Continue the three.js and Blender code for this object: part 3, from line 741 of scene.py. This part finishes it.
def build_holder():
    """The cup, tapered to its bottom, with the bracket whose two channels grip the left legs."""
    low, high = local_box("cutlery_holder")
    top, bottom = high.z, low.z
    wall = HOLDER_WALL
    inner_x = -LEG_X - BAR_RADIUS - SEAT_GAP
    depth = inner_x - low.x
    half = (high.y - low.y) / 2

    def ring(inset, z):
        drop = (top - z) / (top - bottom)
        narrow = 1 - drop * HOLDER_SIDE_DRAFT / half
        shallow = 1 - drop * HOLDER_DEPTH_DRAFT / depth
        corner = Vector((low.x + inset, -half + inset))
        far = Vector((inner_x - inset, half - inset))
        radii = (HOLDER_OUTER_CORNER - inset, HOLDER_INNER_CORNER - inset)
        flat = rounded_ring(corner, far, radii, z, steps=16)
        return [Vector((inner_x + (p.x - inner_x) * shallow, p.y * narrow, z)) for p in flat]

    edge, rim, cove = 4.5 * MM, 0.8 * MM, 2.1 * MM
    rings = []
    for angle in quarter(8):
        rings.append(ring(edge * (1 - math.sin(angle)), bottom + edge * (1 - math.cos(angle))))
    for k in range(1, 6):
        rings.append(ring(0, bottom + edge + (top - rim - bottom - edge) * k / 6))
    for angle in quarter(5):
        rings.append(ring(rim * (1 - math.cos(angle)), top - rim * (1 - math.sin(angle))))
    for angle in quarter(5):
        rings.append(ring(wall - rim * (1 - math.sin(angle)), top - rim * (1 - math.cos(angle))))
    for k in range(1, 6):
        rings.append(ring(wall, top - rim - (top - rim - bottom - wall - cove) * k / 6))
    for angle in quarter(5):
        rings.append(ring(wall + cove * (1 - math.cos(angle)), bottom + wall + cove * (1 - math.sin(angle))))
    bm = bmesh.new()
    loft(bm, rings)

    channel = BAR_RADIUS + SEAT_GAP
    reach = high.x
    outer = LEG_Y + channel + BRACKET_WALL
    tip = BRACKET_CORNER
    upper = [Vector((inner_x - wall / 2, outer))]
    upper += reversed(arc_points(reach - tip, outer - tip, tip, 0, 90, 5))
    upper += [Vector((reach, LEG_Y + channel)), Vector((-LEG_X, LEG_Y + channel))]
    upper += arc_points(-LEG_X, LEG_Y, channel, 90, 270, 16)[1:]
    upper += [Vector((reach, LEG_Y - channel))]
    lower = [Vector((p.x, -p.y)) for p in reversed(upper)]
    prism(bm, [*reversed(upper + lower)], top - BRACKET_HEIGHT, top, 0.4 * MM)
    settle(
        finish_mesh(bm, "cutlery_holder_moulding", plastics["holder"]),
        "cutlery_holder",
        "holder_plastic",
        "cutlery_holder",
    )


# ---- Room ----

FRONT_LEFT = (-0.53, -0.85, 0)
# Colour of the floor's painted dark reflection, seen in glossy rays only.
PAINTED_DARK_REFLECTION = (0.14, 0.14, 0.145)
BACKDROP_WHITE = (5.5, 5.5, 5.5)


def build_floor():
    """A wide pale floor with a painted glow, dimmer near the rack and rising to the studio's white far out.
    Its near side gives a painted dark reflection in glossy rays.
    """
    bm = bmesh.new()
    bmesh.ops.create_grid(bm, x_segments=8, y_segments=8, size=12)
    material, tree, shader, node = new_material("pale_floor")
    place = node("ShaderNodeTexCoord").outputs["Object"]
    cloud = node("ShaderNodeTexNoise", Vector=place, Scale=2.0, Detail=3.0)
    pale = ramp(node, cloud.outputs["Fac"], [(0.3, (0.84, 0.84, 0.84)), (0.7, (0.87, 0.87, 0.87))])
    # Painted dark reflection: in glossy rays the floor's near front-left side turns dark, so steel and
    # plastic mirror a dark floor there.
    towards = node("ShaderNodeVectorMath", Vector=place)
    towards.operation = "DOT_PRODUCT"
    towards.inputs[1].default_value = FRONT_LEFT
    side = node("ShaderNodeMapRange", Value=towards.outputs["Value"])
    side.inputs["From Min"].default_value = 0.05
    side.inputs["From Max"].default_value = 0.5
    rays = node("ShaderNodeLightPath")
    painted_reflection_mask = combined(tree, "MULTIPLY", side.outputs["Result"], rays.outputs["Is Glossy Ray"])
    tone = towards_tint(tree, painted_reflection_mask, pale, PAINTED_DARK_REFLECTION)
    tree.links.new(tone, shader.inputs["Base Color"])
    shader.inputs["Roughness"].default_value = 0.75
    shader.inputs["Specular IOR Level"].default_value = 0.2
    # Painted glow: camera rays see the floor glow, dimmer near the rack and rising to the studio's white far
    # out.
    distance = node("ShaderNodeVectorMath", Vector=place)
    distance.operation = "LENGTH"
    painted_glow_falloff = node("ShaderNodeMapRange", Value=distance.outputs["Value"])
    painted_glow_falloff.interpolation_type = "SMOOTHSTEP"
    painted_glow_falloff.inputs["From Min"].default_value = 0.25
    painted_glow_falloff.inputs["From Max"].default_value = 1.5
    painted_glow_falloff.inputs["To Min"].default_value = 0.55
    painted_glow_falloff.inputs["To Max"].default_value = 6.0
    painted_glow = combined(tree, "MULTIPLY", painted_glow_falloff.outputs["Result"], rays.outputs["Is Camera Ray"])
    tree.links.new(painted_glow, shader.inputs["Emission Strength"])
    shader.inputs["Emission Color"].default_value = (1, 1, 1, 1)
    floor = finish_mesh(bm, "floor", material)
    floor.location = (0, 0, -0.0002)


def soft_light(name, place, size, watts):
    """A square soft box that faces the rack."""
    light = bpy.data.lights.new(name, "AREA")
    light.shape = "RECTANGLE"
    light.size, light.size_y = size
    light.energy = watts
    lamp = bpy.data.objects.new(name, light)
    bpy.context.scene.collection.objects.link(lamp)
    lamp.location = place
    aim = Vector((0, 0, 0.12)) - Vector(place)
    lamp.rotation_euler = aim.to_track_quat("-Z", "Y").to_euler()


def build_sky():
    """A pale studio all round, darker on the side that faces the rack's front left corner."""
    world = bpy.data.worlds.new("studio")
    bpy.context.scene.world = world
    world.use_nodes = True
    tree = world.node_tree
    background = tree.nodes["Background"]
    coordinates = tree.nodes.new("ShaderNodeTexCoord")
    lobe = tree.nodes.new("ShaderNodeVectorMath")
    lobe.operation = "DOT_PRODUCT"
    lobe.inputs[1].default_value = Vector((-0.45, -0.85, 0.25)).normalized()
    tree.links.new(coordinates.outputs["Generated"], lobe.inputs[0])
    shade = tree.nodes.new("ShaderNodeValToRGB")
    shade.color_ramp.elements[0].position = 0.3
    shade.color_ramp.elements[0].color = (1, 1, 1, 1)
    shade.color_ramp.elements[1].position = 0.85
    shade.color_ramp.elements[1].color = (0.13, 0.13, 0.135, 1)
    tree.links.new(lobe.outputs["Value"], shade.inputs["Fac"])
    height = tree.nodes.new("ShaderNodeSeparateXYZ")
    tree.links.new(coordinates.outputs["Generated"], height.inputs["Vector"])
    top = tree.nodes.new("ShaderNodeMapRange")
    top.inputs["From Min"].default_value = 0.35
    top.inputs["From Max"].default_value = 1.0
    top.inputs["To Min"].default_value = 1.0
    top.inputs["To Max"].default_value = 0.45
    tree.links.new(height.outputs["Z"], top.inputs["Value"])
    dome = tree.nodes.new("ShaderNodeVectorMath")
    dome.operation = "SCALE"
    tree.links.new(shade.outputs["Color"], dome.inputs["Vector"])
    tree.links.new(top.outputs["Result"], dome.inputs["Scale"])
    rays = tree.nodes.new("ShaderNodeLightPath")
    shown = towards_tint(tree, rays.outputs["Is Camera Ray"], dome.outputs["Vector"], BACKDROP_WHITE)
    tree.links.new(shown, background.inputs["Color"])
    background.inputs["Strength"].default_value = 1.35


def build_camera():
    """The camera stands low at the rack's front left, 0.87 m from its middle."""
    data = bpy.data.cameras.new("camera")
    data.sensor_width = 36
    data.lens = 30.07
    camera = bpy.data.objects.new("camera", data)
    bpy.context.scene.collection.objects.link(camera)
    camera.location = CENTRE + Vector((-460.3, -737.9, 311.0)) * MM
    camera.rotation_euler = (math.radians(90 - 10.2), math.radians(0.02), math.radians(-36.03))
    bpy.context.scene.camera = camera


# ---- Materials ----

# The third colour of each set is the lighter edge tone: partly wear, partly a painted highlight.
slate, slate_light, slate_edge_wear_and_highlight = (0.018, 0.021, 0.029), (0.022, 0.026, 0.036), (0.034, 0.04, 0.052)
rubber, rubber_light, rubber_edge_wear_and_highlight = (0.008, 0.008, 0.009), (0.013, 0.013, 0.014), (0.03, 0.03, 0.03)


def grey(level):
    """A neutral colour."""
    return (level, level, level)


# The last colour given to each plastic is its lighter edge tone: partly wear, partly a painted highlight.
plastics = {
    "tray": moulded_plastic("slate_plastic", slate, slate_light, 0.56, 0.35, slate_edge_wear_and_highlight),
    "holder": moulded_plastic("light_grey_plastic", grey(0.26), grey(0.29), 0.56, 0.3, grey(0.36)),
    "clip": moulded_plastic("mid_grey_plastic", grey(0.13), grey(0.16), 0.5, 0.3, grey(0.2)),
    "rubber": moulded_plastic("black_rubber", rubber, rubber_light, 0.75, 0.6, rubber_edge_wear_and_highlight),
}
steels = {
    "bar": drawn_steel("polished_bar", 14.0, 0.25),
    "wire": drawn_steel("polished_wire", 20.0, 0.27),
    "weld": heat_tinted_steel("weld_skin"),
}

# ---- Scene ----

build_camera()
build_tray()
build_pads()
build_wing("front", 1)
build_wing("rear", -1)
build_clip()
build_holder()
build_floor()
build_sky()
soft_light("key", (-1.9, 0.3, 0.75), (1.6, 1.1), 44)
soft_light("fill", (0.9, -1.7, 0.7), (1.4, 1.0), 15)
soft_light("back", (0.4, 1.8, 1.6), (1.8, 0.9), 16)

Work to be completed:
Please print the material above exactly as it appears, from its first line through the line containing "return [Vector((inner_x +", inclusive, and stop there.

Solution for this problem:
Continue the three.js and Blender code for this object: part 3, from line 741 of scene.py. This part finishes it.
def build_holder():
    """The cup, tapered to its bottom, with the bracket whose two channels grip the left legs."""
    low, high = local_box("cutlery_holder")
    top, bottom = high.z, low.z
    wall = HOLDER_WALL
    inner_x = -LEG_X - BAR_RADIUS - SEAT_GAP
    depth = inner_x - low.x
    half = (high.y - low.y) / 2

    def ring(inset, z):
        drop = (top - z) / (top - bottom)
        narrow = 1 - drop * HOLDER_SIDE_DRAFT / half
        shallow = 1 - drop * HOLDER_DEPTH_DRAFT / depth
        corner = Vector((low.x + inset, -half + inset))
        far = Vector((inner_x - inset, half - inset))
        radii = (HOLDER_OUTER_CORNER - inset, HOLDER_INNER_CORNER - inset)
        flat = rounded_ring(corner, far, radii, z, steps=16)
        return [Vector((inner_x + (p.x - inner_x) * shallow, p.y * narrow, z)) for p in flat]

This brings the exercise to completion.